Memoization (top-down DP) augments a recursive solution with a cache so each subproblem is solved only once; it is natural to implement but uses the call stack. Tabulation (bottom-up DP) fills a table iteratively from base cases, avoiding recursion entirely. Both achieve the same asymptotic complexity but differ in which subproblems are computed — memoization computes only subproblems needed for the query, while tabulation computes all subproblems in a fixed order. Tabulation also enables space optimizations by discarding rows of the DP table that are no longer needed.
Implement both approaches for the same 2-3 canonical problems: Fibonacci, coin change, and longest common subsequence. Verify identical results and compare space usage. Then optimize the tabulation version to use O(n) space instead of O(n²) for LCS.
Dynamic programming solves problems by reusing solutions to overlapping subproblems, but the way you organize that reuse leads to two fundamentally different implementation strategies. Memoization (top-down) starts from the original problem and recurses downward, caching each subproblem's result the first time it is computed. Tabulation (bottom-up) starts from the smallest base cases and iteratively builds up to the answer. Both eliminate redundant computation, but they differ in control flow, memory usage, and practical tradeoffs.
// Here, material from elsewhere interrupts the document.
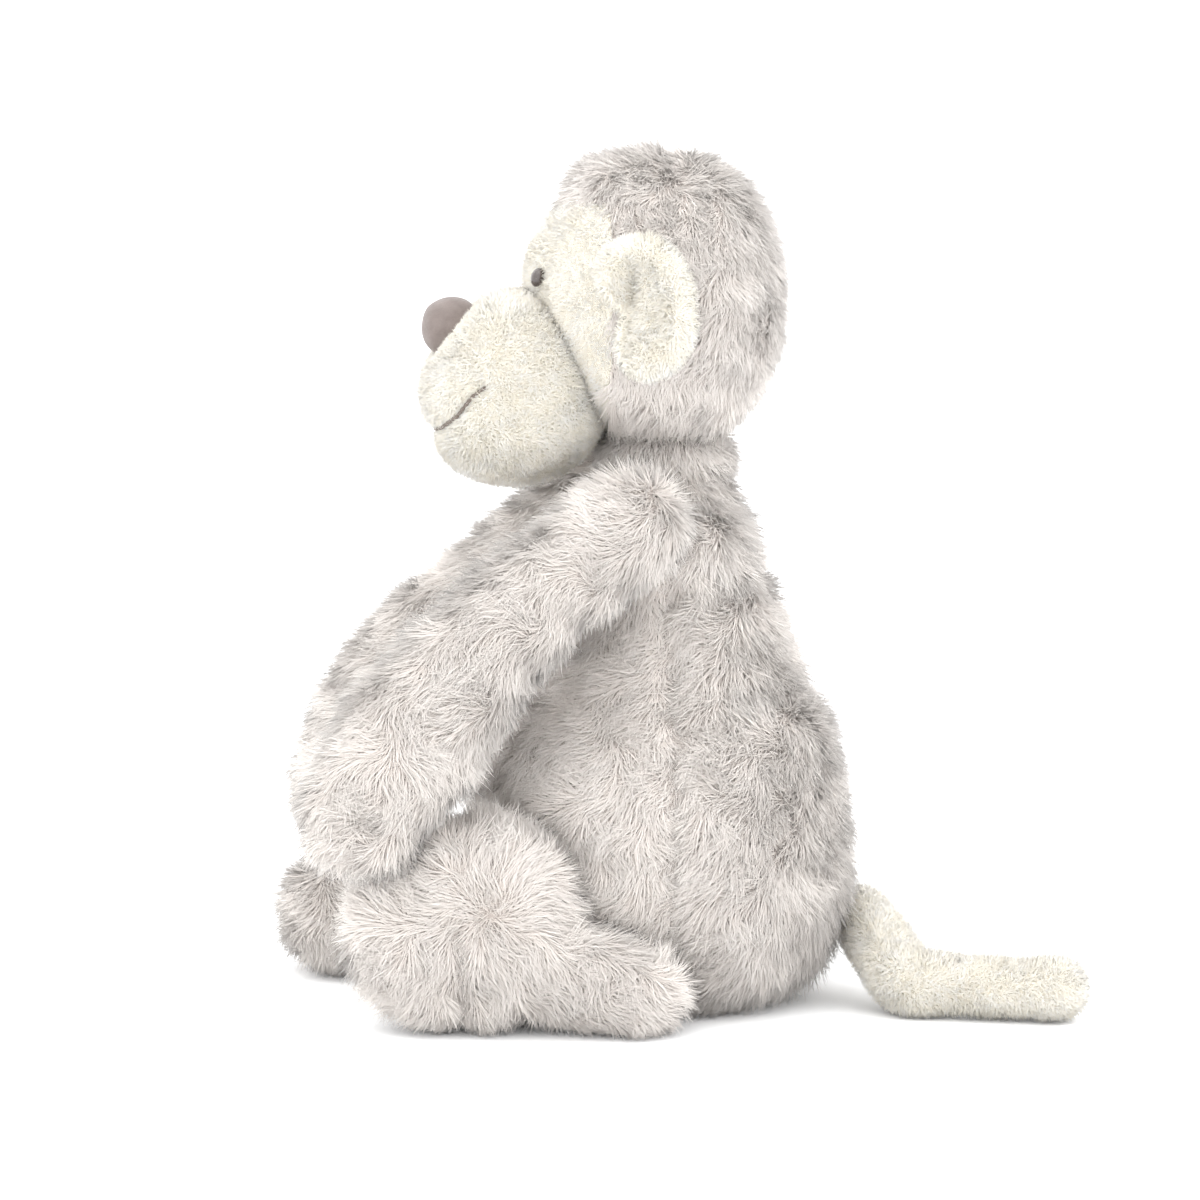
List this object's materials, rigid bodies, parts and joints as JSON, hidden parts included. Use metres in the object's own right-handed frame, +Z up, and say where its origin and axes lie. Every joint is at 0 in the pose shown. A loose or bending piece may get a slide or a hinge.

Consider computing the nth Fibonacci number. A naive recursive implementation recomputes F(3) exponentially many times when calculating F(50). With memoization, you wrap the same recursive function with a lookup — typically a hash map or array. Before computing F(k), check the cache; if the result is there, return it immediately. Otherwise compute it recursively, store the result, and return. The recursion tree that would have exploded into billions of calls collapses to exactly n unique subproblems, each solved once. The structure of your original recursion stays untouched — you are just adding a memory layer on top.
Tabulation takes the opposite approach. You allocate an array of size n, set the base cases (F(0) = 0, F(1) = 1), and fill forward: F(i) = F(i-1) + F(i-2) for each i from 2 to n. There is no recursion, no call stack, and no hash map overhead. Because you control the iteration order explicitly, you can see that each entry depends only on the two previous entries — so you can drop the full array and keep just two variables, reducing space from O(n) to O(1). This kind of space optimization is tabulation's signature advantage. In two-dimensional DP problems like longest common subsequence, the same logic lets you reduce an O(mn) table to two O(n) arrays, since each row depends only on the row before it.
The tradeoff between the two strategies is practical, not theoretical. Memoization is easier to write when the recurrence is complex or the subproblem space is sparse — it naturally avoids computing subproblems that are never needed. Tabulation is preferred when every subproblem will be visited anyway, when you want to eliminate recursion depth limits (Python's default stack, for example, caps at around 1000 frames), or when space optimization matters. In interviews and competitive programming, memoization gets you a correct solution faster; in production systems processing large inputs, tabulation with space optimization is usually the better engineering choice. Mastering both lets you pick the right tool depending on the constraints you face.